No numbers appeared on the machine, even though it had been fed multiple quarters. Shauna Rae loosed a whining gasp and stamped her foot. The thoughtless machine deprived her of the only thing that would make her feel better, a package of her favorite chocolate cookies. She turned to appeal to the clerk at the snack bar and caught the snap of the clerk’s head, a willful act of avoidance.
Shauna Rae fought back tears. There had been enough crying. There had been that embarrassing scene in which she had thrown herself across her Dad’s body, tugging at the tubes and wires. That nasty nurse shouted at her and demanded her half-sisters remove her. Becca seemed all too happy to grab her in response, digging her nails into her arm. Immy had told Shauna Rae she had to “be brave for Dad.”

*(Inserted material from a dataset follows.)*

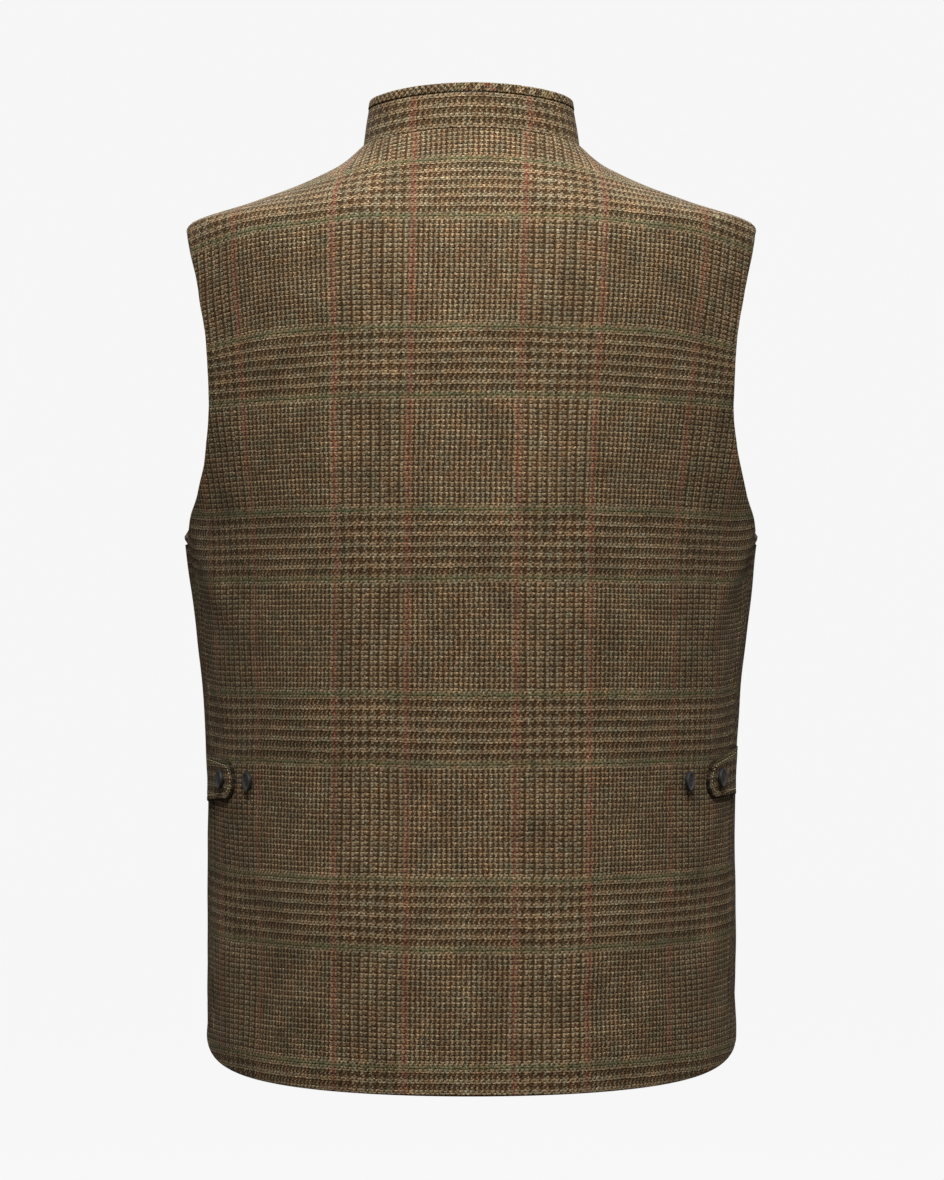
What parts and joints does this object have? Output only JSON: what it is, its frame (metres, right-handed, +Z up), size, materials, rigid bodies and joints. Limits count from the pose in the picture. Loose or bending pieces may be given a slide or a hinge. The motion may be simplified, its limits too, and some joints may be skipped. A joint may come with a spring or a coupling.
{
  "type": "stand-collar tweed waistcoat",
  "caption": "Sleeveless tweed waistcoat with a bound stand collar, waist tabs and a buttoned front, filled out as worn and held up by its wearer's shoulders.",
  "frame": {"origin": "middle of the neckline, level with the collar seam at centre back, where the wearer's neck passes and the shoulders hold the garment", "axes": "+Z up, +Y towards the wearer's front, +X towards the wearer's right; the back faces -Y"},
  "size_m": [0.4483, 0.2839, 0.7553],
  "materials": {
    "tweed": "woollen tweed, twill woven, checked in brown, olive, green and rust",
    "tweed_bias": "the same tweed cut on the bias",
    "horn": "polished dark horn"
  },
  "bodies": {
    "root": {"back": "tweed", "front_left": "tweed", "front_right": "tweed", "collar": "tweed", "collar_binding": "tweed_bias", "tab_left": "tweed", "tab_right": "tweed", "tab_button_left": "horn", "tab_button_right": "horn", "waist_button_left": "horn", "waist_button_right": "horn", "front_button_1": "horn", "front_button_2": "horn", "front_button_3": "horn", "front_button_4": "horn", "front_button_5": "horn", "front_button_6": "horn"}
  },
  "joints": []
}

Looking at the sagging face of Candy Grenholm, Shauna Rae had known those were her words and it stung to think everything was shifted. That special place in Candy’s favor that made Shauna Rae better than Immy and Becca no longer belonged to her. No one corrected Shauna Rae when she wailed that it was “all my fault.” They just stared at her.
Maybe they actually did think it was her fault. Maybe it actually was. She wasn’t there when Dad got in the car for work. She wasn’t with Candy on the other end of the phone hearing the crunch of the metal. She didn’t sneak off with the car like Becca did but, then, she knew about it and never told. Maybe Dad wouldn’t have been hurt and Becca would be grounded like she deserved if Shauna Rae had done the right thing.
Shauna Rae considered the candy machine and rejected giving it another chance to ruin what was left of her day. She turned and drifted towards the gift shop and the display of candy she’d noticed there. Of all things to think about on her way to see her Dad on the edge of death. Maybe she was a bad person after all and that was the problem. Maybe her overall badness just made bad things happen.
The snick of the front door opening for a family group caught Shauna Rae’s attention. Their faces were all turned to the hall before them as if they could see down into the hospital, to where their loved one lay. Their eyes never moved as they spoke. Outside, in their wake, a man stopped after waving them on and pulled out a cigarette, squinting in the sun. Shauna Rae felt just as left behind as he seemed to be, banished to the outside. She veered out the door and down along the sidewalk. The faster she moved, the more certain she felt that this was best for everyone. She had to move her badness away to where it couldn’t hurt Dad anymore.